4.10. Bemessungsgrundlage bei Mehrzweckgutscheinen im Zeitpunkt der Einlösung - Rechtslage für ab 1.1.2019 ausgestellte Gutscheine
Bei Mehrzweckgutscheinen, die für Lieferungen oder sonstige Leistungen eingelöst werden, entspricht die Bemessungsgrundlage der für den Gutschein gezahlten Gegenleistung.Sind keine Informationen über die gezahlte Gegenleistung vorhanden, entspricht die Bemessungsgrundlage dem Wert, der auf dem Gutschein selbst angegeben ist oder sich aus den damit zusammenhängenden Unterlagen ergibt.

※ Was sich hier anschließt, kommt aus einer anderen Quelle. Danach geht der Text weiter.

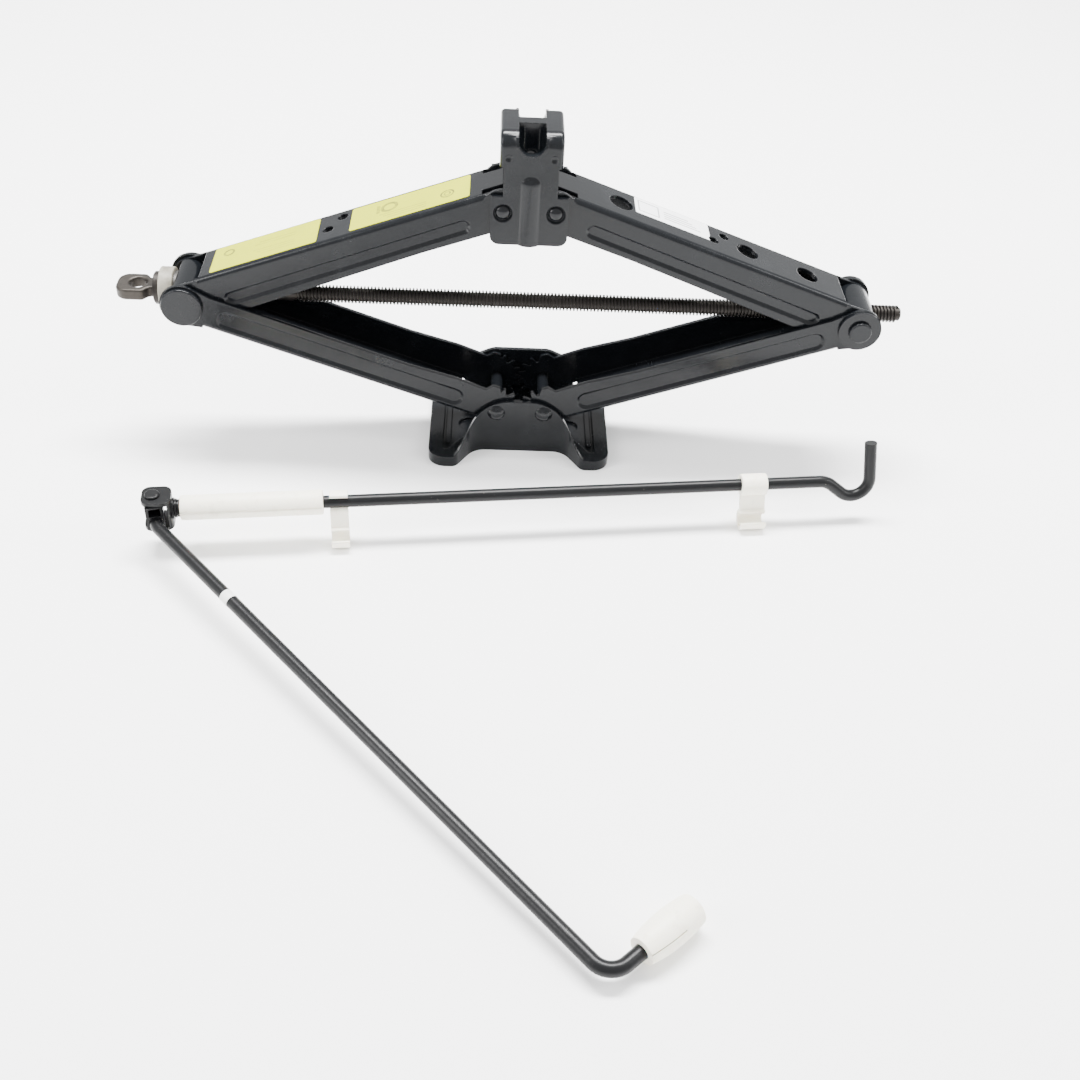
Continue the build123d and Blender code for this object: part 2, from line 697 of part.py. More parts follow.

Die auf die Lieferungen oder sonstigen Leistungen entfallende Mehrwertsteuer gehört nicht zur Bemessungsgrundlage.
Beispiel:
Ein internationales Modeunternehmen (A) verkauft an einen Kunden (K) einen Warengutschein für ein bestimmtes Kleidungsstück um 50 Euro. Dieser kann in Filialen im ganzen EU-Raum oder online eingelöst werden. K schenkt den Gutschein seiner Tochter (T), die diesen in einem österreichischen Geschäft des A einlöst.
Lösung:
Da bei der Ausstellung des Warengutscheins durch A der Leistungsort nicht feststeht, handelt es sich um einen Mehrzweck-Gutschein, der erst mit der Einlösung zu einem steuerbaren Umsatz führt. Die Umsatzsteuer für den Warenverkauf des A an T ist aus dem Bruttobetrag von 50 Euro herauszurechnen (entspricht 8,33 Euro Umsatzsteuer).
Zu Gutscheinen im Sinne des Art. 30a MwSt-RL 2006/112/EG idF RL (EU) 2016/1065 im Allgemeinen siehe Rz 4.
Randzahlen 684 bis 687: derzeit frei.